Outro momento difícil foi dar a notícia à família. “Quem tem filhos perceberá a dificuldade”, referiu o dirigente. “Falei com a mãe do Gefrison, ao telefone, no próprio domingo, através de um colega de equipa que é o Lassana. Com o pai foi um médico do hospital que falou. Mas não é fácil confortar as pessoas numa situação tão dramática. Temos estado sempre em contacto”. Porém, Pedro Jonas precisou: “Perdemos este guerreiro, mas ganhámos a sua família. Sabem que fizemos tudo o que estava ao nosso alcance. Uma comitiva do clube irá, em maio, à Guiné-Bissau, conhecer a família e dar-lhes um abraço de conforto. Mas ficamos com o sentimento de que honrámos a sua memória, que o homenageámos devidamente, quer em Portugal, quer na chegada a Bissau, onde foi recebido com grande dignidade e por uma grande multidão de pessoas”.

O dirigente comentou também o apoio prestado pela tutela do futebol regional e nacional, revelando: “Fomos contactados por Fernando Gomes [presidente da Federação Portuguesa de Futebol], que nos remeteu uma carta de pesar e nos deixou uma palavra de conforto. Tivemos a presença dos dirigentes Rui Manhoso e João Vieira Pinto nas cerimónias fúnebres. Foi algo emotivo. Mostrou que não existe diferença entre profissionais e amadores, estamos todos unidos no mesmo processo. A Associação de Futebol de Beja também esteve, desde logo, ao nosso lado. Agradeço-lhes por tudo o que têm feito. Já estamos também a receber apoio psicológico, portanto, estas entidades têm estado ao nosso lado, ajudando-nos a resolver as questões burocráticas, acarinhando-nos e confortando-nos. Nunca o esqueceremos”.

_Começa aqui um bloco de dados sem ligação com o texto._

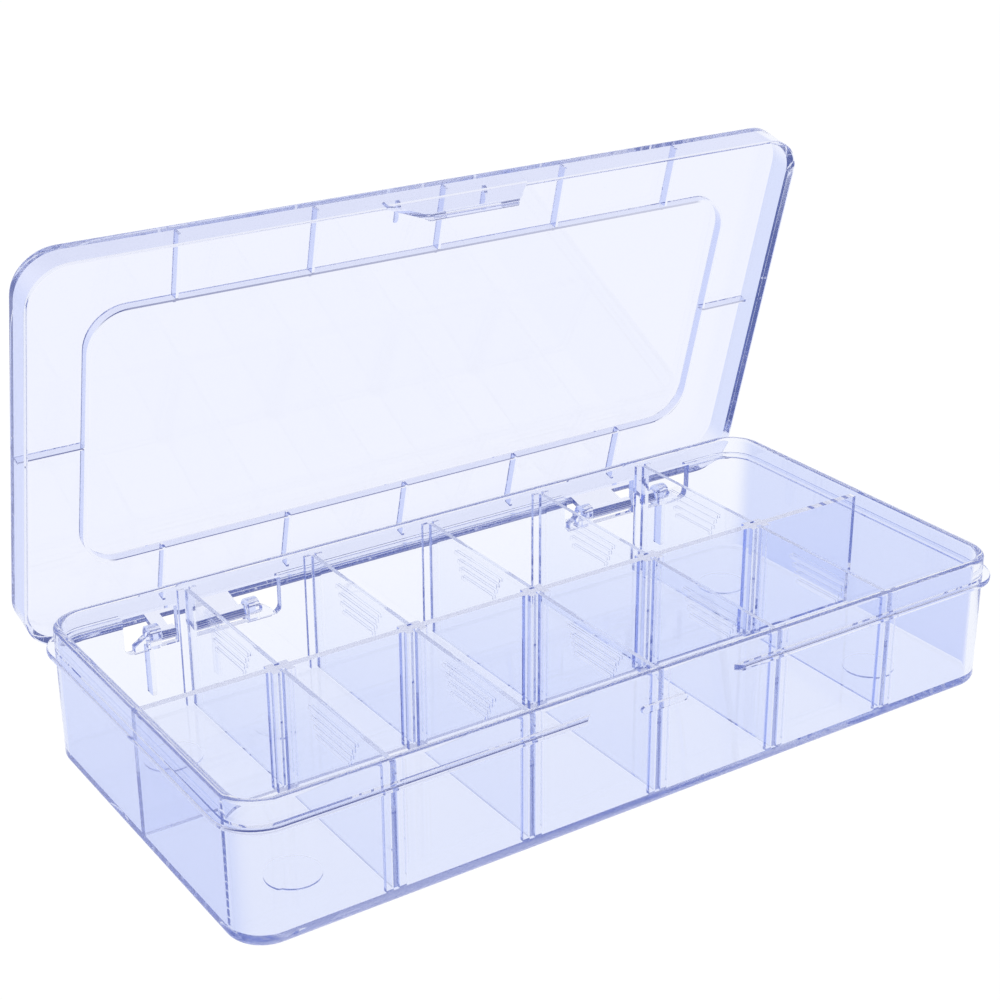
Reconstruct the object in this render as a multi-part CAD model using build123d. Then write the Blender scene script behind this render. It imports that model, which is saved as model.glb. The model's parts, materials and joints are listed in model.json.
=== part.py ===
from build123d import *
import math
import os

# Bead storage box: a clear tray of twelve compartments, ten lift-out dividers and a hinged lid.
#
# The origin is the middle of the underside of the tray's floor. X runs along the box, Y from the
# front to the hinges, Z up. Lengths are in millimetres. Each piece is drawn where it lies in the
# closed box, and the lid is then turned about its hinge pins to the angle it is shown at.

# Tray
TRAY_LENGTH = 212.7
TRAY_WIDTH = 101.8
TRAY_CORNER = 9.0
TRAY_HEIGHT = 35.1
WALL = 2.1
FLOOR = 2.4
BOTTOM_EDGE_RADIUS = 1.8
RIM_ROUNDING = 0.95

# Ledge that runs round the outside of the tray under the lid
LEDGE_OVERHANG = 1.9
LEDGE_TOP = 29.7
LEDGE_THICKNESS = 1.4
LEDGE_CORNER = 10.7
LEDGE_EDGE_RADIUS = 0.5
LATCH_GAP_HALF = 20.5
LATCH_GAP_TAPER = 3.0

# Feet under the floor
FOOT_RADIUS = 6.4
FOOT_HEIGHT = 0.4
FOOT_FROM_END = 21.95
FOOT_FROM_SIDE = 21.5

# Compartments: two rows of six
DIVIDER_PITCH = 35.0
DIVIDERS_PER_ROW = 5
MIDDLE_WALL = 2.0
MIDDLE_WALL_TOP = 33.7
MIDDLE_POST_WIDTH = 5.8
MIDDLE_POST_DEPTH = 1.3
SIDE_POST_WIDTH = 5.0
SIDE_POST_DEPTH = 1.0
SIDE_POST_TOP = 33.9

# Dividers
DIVIDER_THICKNESS = 1.2
DIVIDER_TOP = 33.7
SLOT_CLEARANCE = 0.15
DIVIDER_END_CLEARANCE = 0.25
DIVIDER_SEAT = 0.05
DIVIDER_CORNER = 0.6
GRIP_BAR_LENGTHS = (20.6, 18.0, 16.4, 14.4)
GRIP_BAR_HEIGHT = 1.0
GRIP_BAR_RELIEF = 0.25
GRIP_BAR_PITCH = 2.0
GRIP_BELOW_TOP = 3.2

# Lid
LID_CLEARANCE = 0.55
SKIRT = 1.35
LID_CORNER = 10.7
LID_ABOVE_LEDGE = 0.55
LID_PLATE = 2.0
LID_EDGE_RADIUS = 1.0
LEAD_IN_WIDTH = 1.0
LEAD_IN_DEPTH = 1.6
RIB_ABOVE_RIM = 0.2
RIB_HEIGHT = 2.4
RIB_WIDTH = 0.7
RIB_RING_FROM_END = 15.5
RIB_RING_FROM_SIDE = 16.05
RIB_RING_CORNER = 10.0
TAB_X = 12.3
TAB_THICKNESS = 0.9
TAB_RADIUS = 2.2
TAB_FROM_WALL = 0.1

# Hinges: a window in the back wall, two ears and a two-armed leaf at each side
HINGE_X = 65.3
PIN_FROM_WALL_FACE = 0.2
PIN_Z = 22.3
PIN_RADIUS = 1.25
PIN_CLEARANCE = 0.05
PIN_LENGTH = 2.4
BARREL_RADIUS = 1.75
LEAF_WIDTH = 23.2
LEAF_SIDE_GAP = 0.4
EAR_THICKNESS = 2.9
EAR_RADIUS = 2.9
EAR_BASE_Z = 18.9
WINDOW_LENGTH = 42.7
WINDOW_X = 65.65
WINDOW_FLOOR = 19.8
WINDOW_TOP = 29.8
WINDOW_CORNER = 2.0
POST_STRIP = 5.4
POST_STRIP_GAP = 0.5
GUSSET_REACH = 3.9
GUSSET_RISE = 5.1
GUSSET_SIDE_RISE = 2.2
GUSSET_THICKNESS = 2.1
GUSSET_PROUD = 0.5
EAR_RIB_THICKNESS = 1.1
EAR_RIB_DEPTH = 3.2
EAR_RIB_BOTTOM = 6.3

# Latch: a tongue on the lid's front and a bar on the tray
TONGUE_BASE = 39.3
TONGUE_TIP = 23.8
TONGUE_END_Z = 22.0
TONGUE_THICKNESS = 1.2
TONGUE_STEP = 0.8
TONGUE_ROOT_RISE = 2.6
TONGUE_TIP_BEAD = 0.9
CATCH_LENGTH = 13.0
CATCH_HEIGHT = 1.8
CATCH_DEPTH = 0.8
CATCH_MIDDLE_Z = 26.2
CATCH_CLEARANCE = 0.3
CATCH_RIB_LENGTH = 15.4
CATCH_RIB_MIDDLE_Z = 23.9
CATCH_RIB_HEIGHT = 1.2
CATCH_RIB_RELIEF = 0.5

# How far one part of a moulding grows into the next, how far a cut runs past what it cuts, and
# how near to a height an edge has to lie to count as being at it
ROOT_DEPTH = 0.5
CUT_PAST = 1.0
HEIGHT_MATCH = 0.01

# The angle that the lid is shown at, from closed
LID_OPEN_ANGLE = 75.6

# Sizes that follow from the ones above
half_length = TRAY_LENGTH / 2
half_width = TRAY_WIDTH / 2
inner_half_length = half_length - WALL
inner_half_width = half_width - WALL
foot_x = half_length - FOOT_FROM_END
foot_y = half_width - FOOT_FROM_SIDE
slot_width = DIVIDER_THICKNESS + 2 * SLOT_CLEARANCE
divider_positions = [
    DIVIDER_PITCH * (i - (DIVIDERS_PER_ROW - 1) / 2) for i in range(DIVIDERS_PER_ROW)
]
skirt_inner_half_length = half_length + LID_CLEARANCE
skirt_inner_half_width = half_width + LID_CLEARANCE
lid_half_length = skirt_inner_half_length + SKIRT
lid_half_width = skirt_inner_half_width + SKIRT
skirt_bottom = LEDGE_TOP + LID_ABOVE_LEDGE
rib_bottom = TRAY_HEIGHT + RIB_ABOVE_RIM
lid_inside = rib_bottom + RIB_HEIGHT
lid_outside = lid_inside + LID_PLATE
lead_in_angle = math.degrees(math.atan2(LEAD_IN_WIDTH, LEAD_IN_DEPTH))
leaf_root = skirt_bottom + LEAD_IN_DEPTH + ROOT_DEPTH
pin_y = half_width - PIN_FROM_WALL_FACE
pin_axis = Axis((0, pin_y, PIN_Z), (1, 0, 0))


def block(x_range, y_range, z_range):
    """A box between two coordinates along each axis."""
    lows = [min(r) for r in (x_range, y_range, z_range)]
    sizes = [max(r) - min(r) for r in (x_range, y_range, z_range)]
    return Pos(*lows) * Box(*sizes, align=(Align.MIN, Align.MIN, Align.MIN))


def slab(half_x, half_y, corner, bottom, top):
    """An upright prism with a rounded rectangle as its plan."""
    plan = RectangleRounded(2 * half_x, 2 * half_y, corner)
    return Pos(0, 0, bottom) * extrude(plan, top - bottom)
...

Gefrison também está na memória de todos. “O Gefrison estava connosco há cinco anos e passava, para a família, tudo aquilo que são os valores do nosso clube. Os sucessos que se seguirem serão todos em honra do Gefrison, que era um lutador incansável. Morreu com a nossa camisola vestida e isso diz-nos muito”.